Briton Barry Cox eyes stardom singing Canto-pop, but his songs have bite
It would be easy to label Barry Cox a novelty - a Caucasian who sings in Cantonese and Putonghua - but there's nothing trivial about this wannabe pop star's latest song on a controversial topic that divides Hongkongers: shark's fin soup.
"It's like a war - you can't win it but you can let people know and understand the issues about shark's fin," said the 35-year-old from Liverpool, England.
Cox (pictured) isn't your typical entertainer and he knows it.
"Apart from me being a gweilo singing in Chinese, my songs are about things I believe in, like eating healthy and teaching people to stop killing sharks for their fins," he said. "I'm definitely not a novelty; this is something that I do and if it was a novelty, why have I been doing it for so long?"
Cox - also known as Kwok Pak-wing - started learning Cantonese when he was 17 from a mate at the local fish and chip shop in Liverpool.
He was so enamoured by the language and Chinese culture that he enrolled at a local Chinese school, worked in a Chinese supermarket and started singing lessons so he could learn how to be like his idol: Canto-pop star Leon Lai Ming.

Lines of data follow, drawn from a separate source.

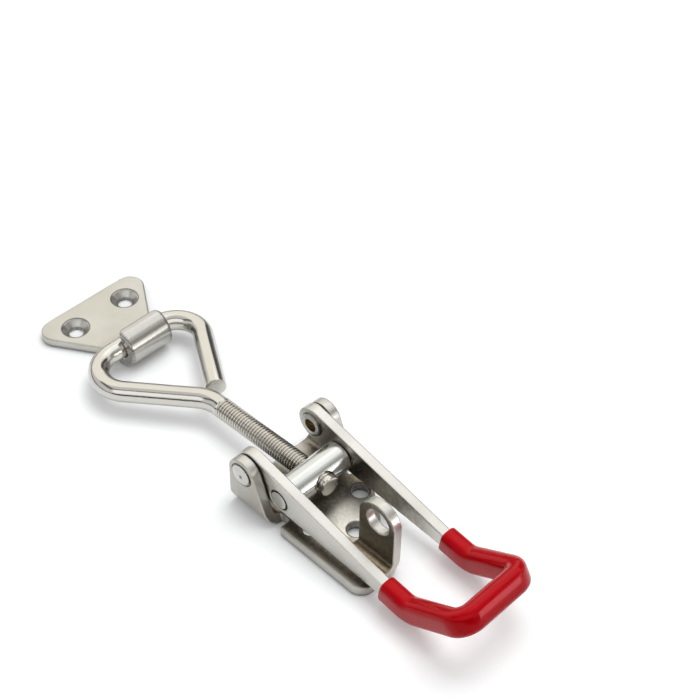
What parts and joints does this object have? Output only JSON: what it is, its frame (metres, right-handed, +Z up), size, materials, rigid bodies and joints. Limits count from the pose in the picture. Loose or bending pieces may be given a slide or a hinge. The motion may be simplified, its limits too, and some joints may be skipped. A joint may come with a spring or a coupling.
{
  "type": "over centre toggle latch",
  "caption": "Over-centre toggle latch: bent rod with a looped end, hand lever with a dipped red grip, base plate with padlock tab, and a hooked strike plate.",
  "frame": {"origin": "on the underside of the base plate, on its centre line, straight below the handle's pivot", "axes": "+X runs from the handle's pivot towards the grip, -X towards the strike plate, +Z is up out of the mounting surface, Y is along the pivots"},
  "size_m": [0.2234, 0.0545, 0.0301],
  "materials": {
    "plate_steel": "satin nickel-plated or stainless sheet, slightly warm",
    "polished_steel": "polished rod",
    "turned_steel": "turned, satin",
    "red_grip": "glossy dipped vinyl"
  },
  "bodies": {
    "base": {"base_plate": "plate_steel", "pivot_rivet_left": "turned_steel", "pivot_rivet_right": "turned_steel"},
    "handle": {"handle_lever": "plate_steel", "grip_sleeve": "red_grip"},
    "cross_pin": {"barrel": "turned_steel"},
    "bolt": {"draw_bolt": "polished_steel"},
    "strike": {"strike_plate": "plate_steel"}
  },
  "joints": [
    {"name": "handle_pivot", "type": "hinge", "parent": "base", "child": "handle", "pos_m": [0, 0, 0.0185], "axis": [0, -1, 0], "range_deg": [0, 160]},
    {"name": "barrel_pivot", "type": "hinge", "parent": "handle", "child": "cross_pin", "pos_m": [0.0141, 0, 0.01335], "axis": [0, -1, 0], "range_deg": [-165, 5]},
    {"name": "bolt_adjust", "type": "slide", "parent": "cross_pin", "child": "bolt", "axis": [0.9987, 0, 0.0506], "range_m": [-0.004, 0.014]},
    {"name": "strike_swing", "type": "hinge", "parent": "bolt", "child": "strike", "pos_m": [-0.0865, 0, 0.00825], "axis": [0, 1, 0], "range_deg": [-60, 60]}
  ],
  "couplings": [
    {"joint": "barrel_pivot", "follows": "handle_pivot", "ratio": -1}
  ]
}
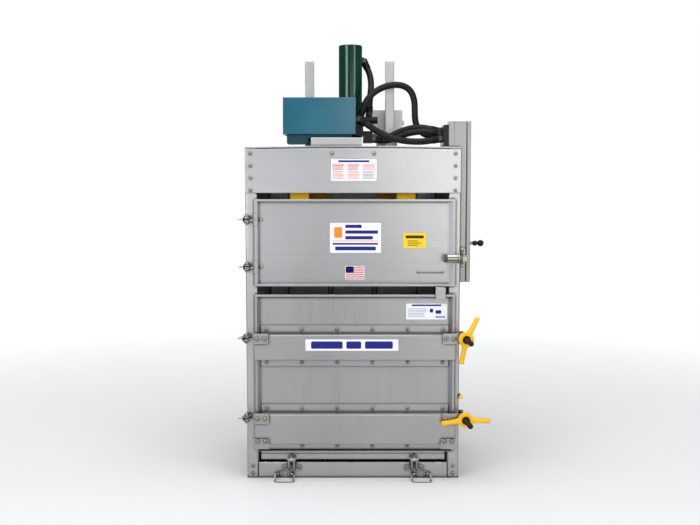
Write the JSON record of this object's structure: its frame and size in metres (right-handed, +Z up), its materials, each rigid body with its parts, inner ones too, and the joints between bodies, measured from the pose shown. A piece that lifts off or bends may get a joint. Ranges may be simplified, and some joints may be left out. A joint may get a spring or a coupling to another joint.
{
  "type": "waste compactor",
  "caption": "Free-standing vertical waste compactor with a hydraulic ram, loading door, clamped discharge door and power unit on the roof.",
  "frame": {"origin": "centre of the underside of the base plate", "axes": "+Z up, +X to the operator's right, -Y towards the operator, who faces the doors"},
  "size_m": [1.2056, 0.983, 2.132],
  "materials": {
    "steel": "brushed",
    "steel_dark": "satin",
    "fasteners": "satin",
    "teal": "satin",
    "green": "gloss",
    "black_metal": "satin",
    "yellow": "gloss",
    "light_box": "matte",
    "hose": "matte",
    "chrome": "polished",
    "knob": "gloss",
    "yellow_knob": "gloss"
  },
  "bodies": {
    "frame": {"base_plate": "steel", "base_front_panel": "steel", "corner_posts": "steel", "side_walls": "steel", "wall_beams": "steel", "back_wall": "steel", "roof_sheet": "steel", "upper_front_cover": "steel", "frame_screws": "fasteners", "hinge_brackets": "steel", "hinge_pins": "fasteners", "clamp_lugs": "steel", "latch_bracket": "steel", "pull_pin_sleeve": "steel", "floor_clevises": "steel", "handle_plates": "steel", "crosshead": "steel_dark", "guide_collars": "steel_dark", "cylinder_flange": "green", "cylinder_barrel": "green", "cylinder_cap": "green", "power_unit_tank": "teal", "power_unit_tray": "teal", "roof_stands": "steel", "pump": "black_metal", "junction_box": "light_box", "control_column": "steel", "column_cover": "steel", "valve_block": "black_metal", "hose_fittings": "steel_dark", "pressure_hose": "hose", "loop_hose": "hose", "front_hose": "hose", "arch_hose": "hose", "return_hose": "hose"},
    "ram": {"piston_rod": "chrome", "guide_posts": "steel", "platen": "steel", "ram_channels": "yellow", "rod_block": "steel_dark"},
    "upper_door": {"upper_door_pan": "steel", "upper_hinge_leaves": "steel", "door_pull": "steel_dark"},
    "lower_door": {"lower_door_pan": "steel", "upper_door_beam": "steel", "lower_door_beam": "steel", "beam_bolts": "fasteners", "lower_hinge_leaves": "steel", "door_plates": "steel", "interlock_tab": "steel"},
    "upper_swing_bolt": {"swing_bolt_upper": "black_metal"},
    "lower_swing_bolt": {"swing_bolt_lower": "black_metal"},
    "upper_hand_nut": {"hand_nut_upper": "yellow"},
    "lower_hand_nut": {"hand_nut_lower": "yellow"},
    "door_latch": {"latch_lever": "steel"},
    "lever": {"control_lever": "knob"},
    "floor": {"tipping_floor": "steel"},
    "left_handle": {"bail_left": "steel_dark"},
    "right_handle": {"bail_right": "steel_dark"},
    "interlock_pin": {"pull_pin": "yellow_knob"}
  },
  "joints": [
    {"name": "ram_slide", "type": "slide", "parent": "frame", "child": "ram", "axis": [0, 0, -1], "range_m": [0, 0.44]},
    {"name": "upper_door_hinge", "type": "hinge", "parent": "frame", "child": "upper_door", "pos_m": [-0.507, -0.406, 1.149], "axis": [0, 0, -1], "range_deg": [0, 110]},
    {"name": "lower_door_hinge", "type": "hinge", "parent": "frame", "child": "lower_door", "pos_m": [-0.511, -0.43, 0.5], "axis": [0, 0, -1], "range_deg": [0, 110]},
    {"name": "upper_clamp_swing", "type": "hinge", "parent": "frame", "child": "upper_swing_bolt", "pos_m": [0.528, -0.345, 0.694], "axis": [0, 0, 1], "range_deg": [0, 95]},
    {"name": "lower_clamp_swing", "type": "hinge", "parent": "frame", "child": "lower_swing_bolt", "pos_m": [0.528, -0.345, 0.307], "axis": [0, 0, 1], "range_deg": [0, 95]},
    {"name": "upper_hand_nut_turn", "type": "hinge", "parent": "upper_swing_bolt", "child": "upper_hand_nut", "pos_m": [0.528, -0.345, 0.694], "axis": [0.0698, -0.9976, 0], "continuous": true},
    {"name": "lower_hand_nut_turn", "type": "hinge", "parent": "lower_swing_bolt", "child": "lower_hand_nut", "pos_m": [0.528, -0.345, 0.307], "axis": [0.0698, -0.9976, 0], "continuous": true},
    {"name": "door_latch_turn", "type": "hinge", "parent": "frame", "child": "door_latch", "pos_m": [0.5303, -0.431, 1.077], "axis": [0, 1, 0], "range_deg": [0, 90]},
    {"name": "lever_tilt", "type": "hinge", "parent": "frame", "child": "lever", "pos_m": [0.576, -0.274, 1.141], "axis": [0, 1, 0], "range_deg": [-12, 12]},
    {"name": "floor_tip", "type": "hinge", "parent": "frame", "child": "floor", "pos_m": [0, -0.4, 0.096], "axis": [1, 0, 0], "range_deg": [0, 30]},
    {"name": "left_handle_lift", "type": "hinge", "parent": "frame", "child": "left_handle", "pos_m": [-0.331, -0.3905, 0.021], "axis": [-1, 0, 0], "range_deg": [0, 30]},
    {"name": "right_handle_lift", "type": "hinge", "parent": "frame", "child": "right_handle", "pos_m": [0.331, -0.3905, 0.021], "axis": [-1, 0, 0], "range_deg": [0, 30]},
    {"name": "interlock_pin_pull", "type": "slide", "parent": "frame", "child": "interlock_pin", "axis": [0, -1, 0], "range_m": [0, 0.015], "stiffness_N_per_m": 400, "springref_m": -0.005}
  ]
}
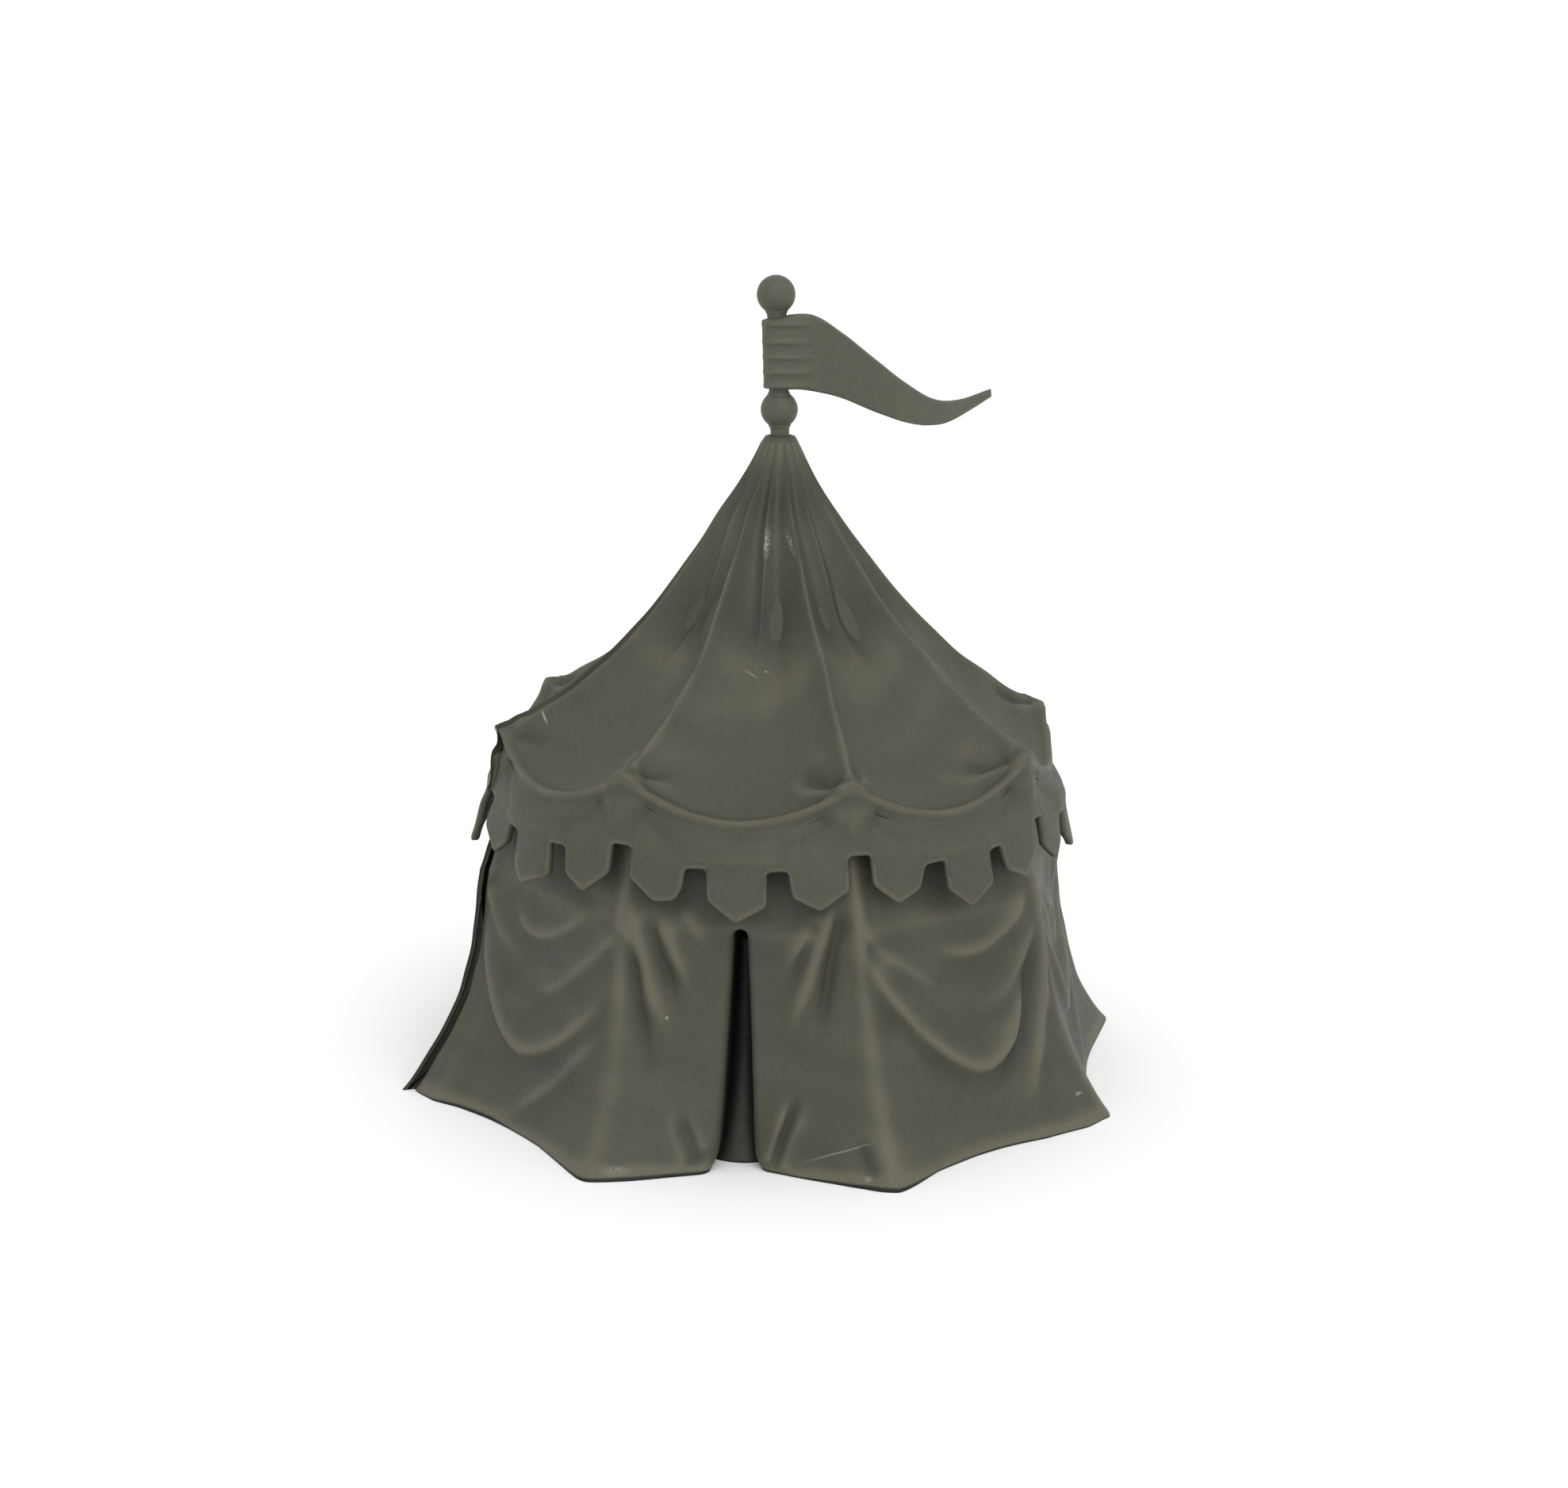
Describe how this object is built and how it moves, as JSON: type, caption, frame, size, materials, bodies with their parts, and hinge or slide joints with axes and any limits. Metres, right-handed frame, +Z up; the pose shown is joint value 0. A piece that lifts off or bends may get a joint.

"The first time I performed I sang [Lai Ming's song] I Love You OK. I was out of tune but the audience clapping was so encouraging and that's when I knew I wanted to be a singer," he said.
For the past eight years, Cox been based in Hong Kong, travelling around Asia doing shows in casinos, for corporate clients and private parties. "But my biggest dream is to have my own concert in Hung Hom," he said, referring to the Coliseum, a large concert arena favoured by many Canto-pop stars.
Since February, he's stepped a little closer to that dream after he knocked on the door of veteran broadcaster Robert Chua Wah-peng, who produced Enjoy Yourself Tonight, one of the world's longest-running live variety shows, which ran into the late 1980s on TVB.
"I found him on Facebook," Cox said, and sent Chua a friend request the same day. The next morning, the two were chatting over a cup of tea about how to make Cox a star.
"I liked his personality and we clicked," Chua said. "I want to help make his dream come true and I think he will be a very big star. He has a Chinese heart and he understands Chinese culture.
"It's a pity he had been in Hong Kong for the last eight years and been unnoticed," but that is all about to change, Chua said, with the release of Cox's new song urging people to stop eating shark's fin soup. It is slated for release next month.